1 Praise the Lord!
Sing to the Lord a new song,
his praise in the assembly of the godly!
2 Let Israel be glad in his Maker;
let the children of Zion rejoice in their King!
3 Let them praise his name with dancing,
making melody to him with tambourine and lyre!
4 For the Lord takes pleasure in his people;
he adorns the humble with salvation.
5 Let the godly exult in glory;
let them sing for joy on their beds.
6 Let the high praises of God be in their throats
and two-edged swords in their hands,
7 to execute vengeance on the nations
and punishments on the peoples,
8 to bind their kings with chains
and their nobles with fetters of iron,
9 to execute on them the judgment written!
This is honor for all his godly ones.
Praise the Lord!
Did you notice the hard-left turn in verse 6? The first 5 verses are a cheerful admonition to the people of God to praise him for the Lord’s pleasure in the people and his salvation of the humble. Children are dancing and people are making music. It sounds like a parade or a festival. Even the invalids can get in the act as praises are called for from those godly who lie on their beds.
But then, in the second half of verse 6, the psalm suddenly changes. The people praising God have two-edged swords in their hands. They are executing vengeance on the nations and punishment on peoples. Kings and nobles are imprisoned and shackled. God’s foreordained judgment is visited upon them. After that, the “hallelujah” at the end of the psalm sounds different.
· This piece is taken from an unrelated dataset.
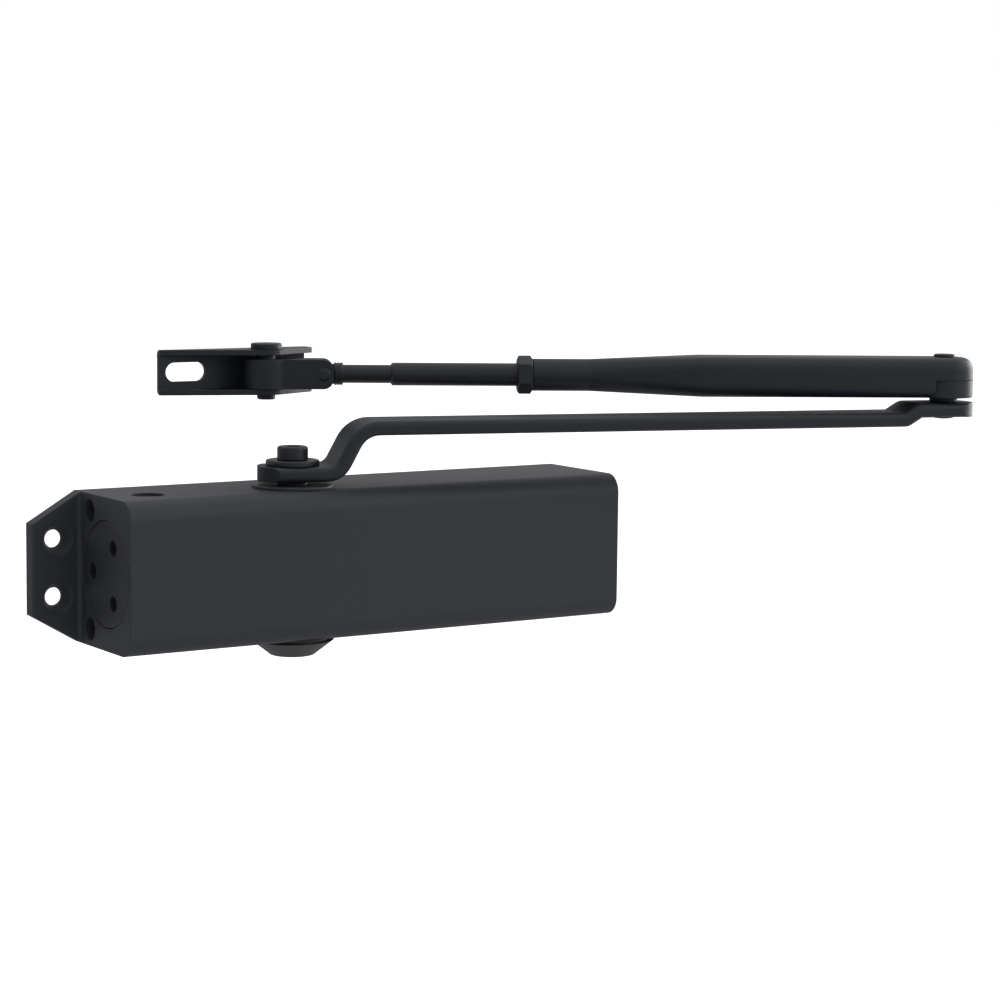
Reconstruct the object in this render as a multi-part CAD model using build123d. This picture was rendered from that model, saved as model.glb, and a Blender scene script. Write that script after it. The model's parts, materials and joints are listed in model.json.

The Christian does well who remembers that he or she holds a dual citizenship. There will be a day when your U. S. passport will be meaningless; your baptismal certificate will be critically important. On that day we will be only subject to a wholly other system of justice. There is much to say about the relationship between the eternal and earthly justice. For now, the psalmist would make a very important point about that other, divine justice for you. The joy of the humble, the children, and the saints of God in the first part of the psalm is connected to the justice in the second. God renders his justice for your sake. He tells the nations who stand before him in the judgment, “If you gave a cup of cold water to the least of these my brothers, you gave it to me.” Wise is the Christian who lives in that justice, who lets God take his vengeance in his time, and who knows that Jesus sees and knows everything that happens to him or her. This is honor for all His godly people (vs 9).